* begin *
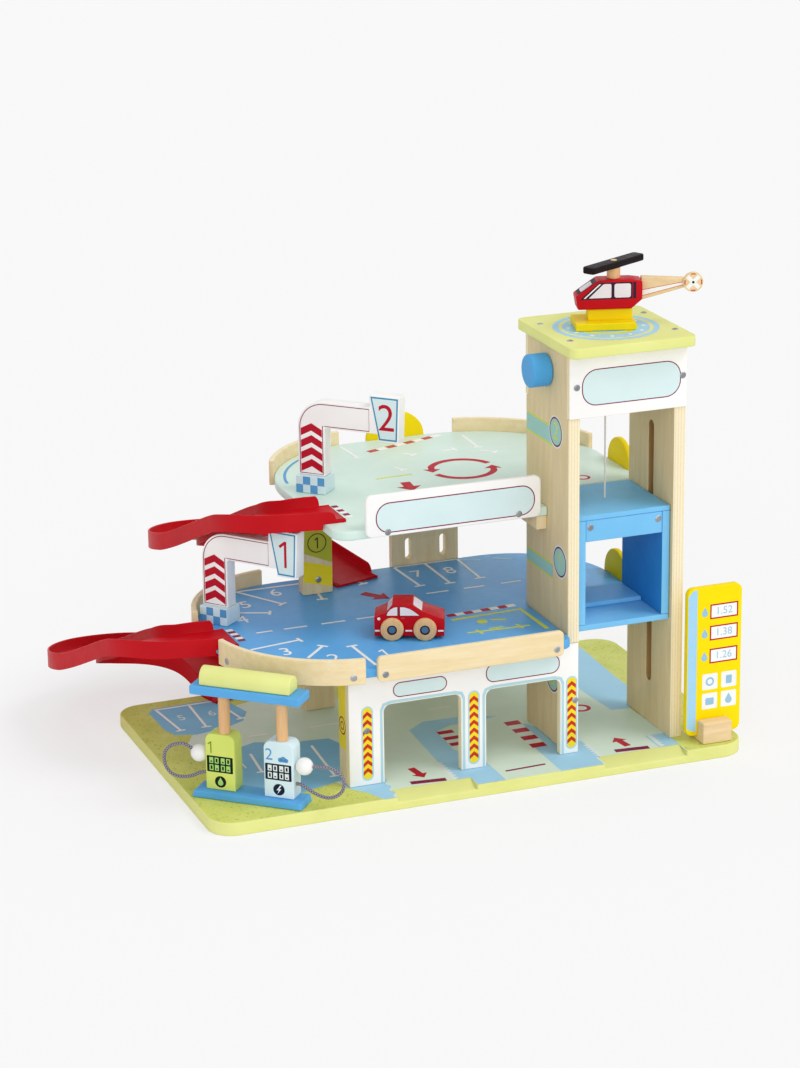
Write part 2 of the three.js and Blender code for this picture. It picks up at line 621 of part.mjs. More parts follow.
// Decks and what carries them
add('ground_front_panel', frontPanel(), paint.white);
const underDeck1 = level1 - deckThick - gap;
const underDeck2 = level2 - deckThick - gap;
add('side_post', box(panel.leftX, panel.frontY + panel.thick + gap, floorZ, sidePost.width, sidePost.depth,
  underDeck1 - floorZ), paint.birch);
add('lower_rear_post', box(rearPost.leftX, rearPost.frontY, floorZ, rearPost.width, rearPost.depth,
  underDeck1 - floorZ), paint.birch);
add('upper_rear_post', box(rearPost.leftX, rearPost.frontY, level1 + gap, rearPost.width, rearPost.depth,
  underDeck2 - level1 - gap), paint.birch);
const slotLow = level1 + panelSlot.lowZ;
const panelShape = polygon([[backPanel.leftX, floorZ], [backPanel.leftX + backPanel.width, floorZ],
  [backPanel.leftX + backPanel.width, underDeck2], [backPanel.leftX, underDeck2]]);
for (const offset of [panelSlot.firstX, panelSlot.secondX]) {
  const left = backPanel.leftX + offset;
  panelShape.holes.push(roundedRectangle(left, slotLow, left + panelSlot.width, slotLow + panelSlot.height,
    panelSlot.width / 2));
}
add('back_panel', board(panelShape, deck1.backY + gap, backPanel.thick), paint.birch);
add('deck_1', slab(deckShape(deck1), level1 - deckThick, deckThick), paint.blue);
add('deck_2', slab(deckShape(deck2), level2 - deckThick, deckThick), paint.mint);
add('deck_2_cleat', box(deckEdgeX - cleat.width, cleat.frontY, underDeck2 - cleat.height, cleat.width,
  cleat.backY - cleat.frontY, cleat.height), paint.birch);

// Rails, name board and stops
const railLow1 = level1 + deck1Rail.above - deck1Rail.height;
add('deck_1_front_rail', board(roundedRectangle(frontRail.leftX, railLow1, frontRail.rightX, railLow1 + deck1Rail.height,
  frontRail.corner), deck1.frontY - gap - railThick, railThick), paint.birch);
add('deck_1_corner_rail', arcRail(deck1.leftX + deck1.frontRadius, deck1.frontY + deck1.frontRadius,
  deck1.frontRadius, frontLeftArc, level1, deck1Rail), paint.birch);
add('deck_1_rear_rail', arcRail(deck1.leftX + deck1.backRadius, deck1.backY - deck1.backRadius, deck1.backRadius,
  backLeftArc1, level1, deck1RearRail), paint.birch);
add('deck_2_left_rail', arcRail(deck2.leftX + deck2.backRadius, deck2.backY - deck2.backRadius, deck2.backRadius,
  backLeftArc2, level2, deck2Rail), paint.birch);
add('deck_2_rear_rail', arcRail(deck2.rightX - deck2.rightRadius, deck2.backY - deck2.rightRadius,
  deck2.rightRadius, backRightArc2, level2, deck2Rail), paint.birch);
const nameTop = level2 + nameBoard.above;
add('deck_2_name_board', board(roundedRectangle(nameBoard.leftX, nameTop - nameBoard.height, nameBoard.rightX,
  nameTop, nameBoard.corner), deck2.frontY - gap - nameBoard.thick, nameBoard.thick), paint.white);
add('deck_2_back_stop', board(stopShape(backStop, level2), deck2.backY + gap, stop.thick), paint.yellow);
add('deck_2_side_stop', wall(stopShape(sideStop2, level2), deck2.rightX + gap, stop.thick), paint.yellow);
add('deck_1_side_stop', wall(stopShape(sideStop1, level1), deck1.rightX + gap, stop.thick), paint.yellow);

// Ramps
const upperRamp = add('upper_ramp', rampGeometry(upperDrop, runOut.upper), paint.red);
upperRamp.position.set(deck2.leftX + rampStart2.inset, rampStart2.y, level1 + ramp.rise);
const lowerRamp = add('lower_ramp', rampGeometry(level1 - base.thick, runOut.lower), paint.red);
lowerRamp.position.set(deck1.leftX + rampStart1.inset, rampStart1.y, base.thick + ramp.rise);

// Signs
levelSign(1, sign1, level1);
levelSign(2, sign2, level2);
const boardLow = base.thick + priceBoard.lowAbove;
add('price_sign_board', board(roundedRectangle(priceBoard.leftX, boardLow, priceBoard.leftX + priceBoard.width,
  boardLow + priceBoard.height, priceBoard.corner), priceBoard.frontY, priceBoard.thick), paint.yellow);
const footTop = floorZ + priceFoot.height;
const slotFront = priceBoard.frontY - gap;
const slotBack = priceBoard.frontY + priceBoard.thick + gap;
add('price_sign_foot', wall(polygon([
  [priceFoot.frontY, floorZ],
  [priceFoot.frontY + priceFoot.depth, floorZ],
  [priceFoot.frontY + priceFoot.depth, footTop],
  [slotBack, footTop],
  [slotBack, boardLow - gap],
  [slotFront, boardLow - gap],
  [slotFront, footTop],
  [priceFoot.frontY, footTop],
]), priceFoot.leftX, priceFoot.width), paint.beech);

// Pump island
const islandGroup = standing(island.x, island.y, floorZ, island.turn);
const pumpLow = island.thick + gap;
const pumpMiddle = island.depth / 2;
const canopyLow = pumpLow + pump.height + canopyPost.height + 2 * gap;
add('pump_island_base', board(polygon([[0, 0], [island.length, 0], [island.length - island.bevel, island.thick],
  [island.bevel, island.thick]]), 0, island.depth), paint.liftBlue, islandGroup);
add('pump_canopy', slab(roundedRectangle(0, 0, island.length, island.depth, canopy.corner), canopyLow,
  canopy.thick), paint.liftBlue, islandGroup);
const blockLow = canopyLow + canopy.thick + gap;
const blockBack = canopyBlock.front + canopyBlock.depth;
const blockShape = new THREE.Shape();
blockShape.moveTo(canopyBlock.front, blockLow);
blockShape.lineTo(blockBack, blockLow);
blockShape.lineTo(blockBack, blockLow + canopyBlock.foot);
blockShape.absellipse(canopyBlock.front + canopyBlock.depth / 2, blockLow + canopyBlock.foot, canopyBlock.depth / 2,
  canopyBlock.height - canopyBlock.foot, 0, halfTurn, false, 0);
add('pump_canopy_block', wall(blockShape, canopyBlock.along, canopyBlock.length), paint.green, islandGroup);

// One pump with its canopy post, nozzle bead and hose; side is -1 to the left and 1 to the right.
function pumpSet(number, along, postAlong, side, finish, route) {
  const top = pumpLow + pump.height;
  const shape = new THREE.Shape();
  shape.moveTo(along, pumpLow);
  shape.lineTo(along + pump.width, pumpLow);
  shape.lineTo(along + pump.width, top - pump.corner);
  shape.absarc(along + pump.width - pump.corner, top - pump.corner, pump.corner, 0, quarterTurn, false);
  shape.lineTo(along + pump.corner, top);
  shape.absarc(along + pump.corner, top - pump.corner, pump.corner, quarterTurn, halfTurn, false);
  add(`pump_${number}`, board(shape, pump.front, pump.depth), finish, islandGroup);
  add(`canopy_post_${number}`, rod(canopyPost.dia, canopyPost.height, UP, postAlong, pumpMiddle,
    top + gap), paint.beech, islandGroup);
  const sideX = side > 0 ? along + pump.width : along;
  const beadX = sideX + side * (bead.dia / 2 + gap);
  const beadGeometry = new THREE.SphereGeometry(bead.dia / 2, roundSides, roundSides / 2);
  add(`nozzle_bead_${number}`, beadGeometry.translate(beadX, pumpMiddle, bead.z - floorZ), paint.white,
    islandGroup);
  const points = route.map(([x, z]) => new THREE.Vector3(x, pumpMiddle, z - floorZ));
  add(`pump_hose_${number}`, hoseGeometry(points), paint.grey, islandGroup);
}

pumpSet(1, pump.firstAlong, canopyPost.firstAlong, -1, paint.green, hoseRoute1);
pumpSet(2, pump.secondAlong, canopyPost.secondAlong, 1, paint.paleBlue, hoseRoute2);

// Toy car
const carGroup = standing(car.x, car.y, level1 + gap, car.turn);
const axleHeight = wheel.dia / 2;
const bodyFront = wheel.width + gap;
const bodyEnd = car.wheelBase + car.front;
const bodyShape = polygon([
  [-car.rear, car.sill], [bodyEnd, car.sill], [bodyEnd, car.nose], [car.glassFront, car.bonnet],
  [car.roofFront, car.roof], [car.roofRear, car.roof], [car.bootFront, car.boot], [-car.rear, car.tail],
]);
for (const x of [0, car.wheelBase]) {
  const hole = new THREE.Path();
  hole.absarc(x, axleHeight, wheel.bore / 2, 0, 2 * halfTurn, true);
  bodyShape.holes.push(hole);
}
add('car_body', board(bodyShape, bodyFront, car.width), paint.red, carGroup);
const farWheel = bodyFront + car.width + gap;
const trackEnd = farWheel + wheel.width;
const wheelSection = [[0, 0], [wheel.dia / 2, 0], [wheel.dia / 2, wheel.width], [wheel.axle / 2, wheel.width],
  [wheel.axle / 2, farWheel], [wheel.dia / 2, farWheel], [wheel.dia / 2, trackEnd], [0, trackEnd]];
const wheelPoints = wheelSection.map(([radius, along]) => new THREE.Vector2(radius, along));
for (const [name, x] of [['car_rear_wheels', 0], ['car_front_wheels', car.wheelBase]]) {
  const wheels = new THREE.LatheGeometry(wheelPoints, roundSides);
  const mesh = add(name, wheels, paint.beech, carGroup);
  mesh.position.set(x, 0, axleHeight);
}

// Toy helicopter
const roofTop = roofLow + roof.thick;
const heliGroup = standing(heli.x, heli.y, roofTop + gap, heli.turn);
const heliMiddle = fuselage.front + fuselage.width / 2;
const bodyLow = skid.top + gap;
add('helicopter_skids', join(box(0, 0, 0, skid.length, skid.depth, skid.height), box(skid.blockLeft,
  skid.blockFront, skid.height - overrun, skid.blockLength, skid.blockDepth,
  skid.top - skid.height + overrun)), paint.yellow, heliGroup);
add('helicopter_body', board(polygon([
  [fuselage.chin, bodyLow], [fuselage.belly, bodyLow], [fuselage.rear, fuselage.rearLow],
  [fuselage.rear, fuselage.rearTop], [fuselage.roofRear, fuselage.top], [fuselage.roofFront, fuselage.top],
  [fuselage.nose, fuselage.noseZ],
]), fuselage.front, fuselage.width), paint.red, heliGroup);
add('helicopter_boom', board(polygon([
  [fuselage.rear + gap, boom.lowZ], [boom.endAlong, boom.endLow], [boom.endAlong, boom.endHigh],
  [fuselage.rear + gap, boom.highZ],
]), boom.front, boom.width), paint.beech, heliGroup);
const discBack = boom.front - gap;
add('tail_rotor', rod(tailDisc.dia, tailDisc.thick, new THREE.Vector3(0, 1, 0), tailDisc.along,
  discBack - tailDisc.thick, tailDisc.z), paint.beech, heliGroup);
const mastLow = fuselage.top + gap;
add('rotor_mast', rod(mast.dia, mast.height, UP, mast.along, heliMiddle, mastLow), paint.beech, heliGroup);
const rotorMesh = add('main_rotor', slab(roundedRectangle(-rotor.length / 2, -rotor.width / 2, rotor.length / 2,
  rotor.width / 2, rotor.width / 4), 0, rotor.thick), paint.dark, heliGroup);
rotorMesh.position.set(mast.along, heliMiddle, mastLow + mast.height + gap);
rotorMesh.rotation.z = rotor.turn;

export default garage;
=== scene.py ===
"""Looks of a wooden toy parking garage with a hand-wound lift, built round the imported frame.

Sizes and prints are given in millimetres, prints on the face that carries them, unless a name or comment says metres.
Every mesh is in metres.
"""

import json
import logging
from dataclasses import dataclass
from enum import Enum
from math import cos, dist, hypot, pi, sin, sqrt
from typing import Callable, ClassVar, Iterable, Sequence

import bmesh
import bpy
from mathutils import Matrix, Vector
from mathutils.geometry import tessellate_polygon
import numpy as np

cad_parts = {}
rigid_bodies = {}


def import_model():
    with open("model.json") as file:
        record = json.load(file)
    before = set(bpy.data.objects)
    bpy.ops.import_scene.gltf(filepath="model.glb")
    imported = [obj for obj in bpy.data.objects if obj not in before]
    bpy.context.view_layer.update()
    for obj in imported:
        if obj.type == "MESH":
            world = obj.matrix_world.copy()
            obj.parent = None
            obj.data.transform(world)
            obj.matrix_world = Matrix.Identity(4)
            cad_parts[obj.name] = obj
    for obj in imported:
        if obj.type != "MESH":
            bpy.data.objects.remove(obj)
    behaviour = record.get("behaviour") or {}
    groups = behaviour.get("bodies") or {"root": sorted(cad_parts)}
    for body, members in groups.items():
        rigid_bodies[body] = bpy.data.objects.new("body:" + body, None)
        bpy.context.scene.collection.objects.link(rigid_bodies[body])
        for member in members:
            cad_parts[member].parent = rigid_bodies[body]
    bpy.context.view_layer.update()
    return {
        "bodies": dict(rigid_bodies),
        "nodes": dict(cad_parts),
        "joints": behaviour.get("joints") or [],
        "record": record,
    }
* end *
→ **Task objective**
Reproduce each line of the material containing the word "record".

→ **Response to the exercise**
        record = json.load(file)
    behaviour = record.get("behaviour") or {}
        "record": record,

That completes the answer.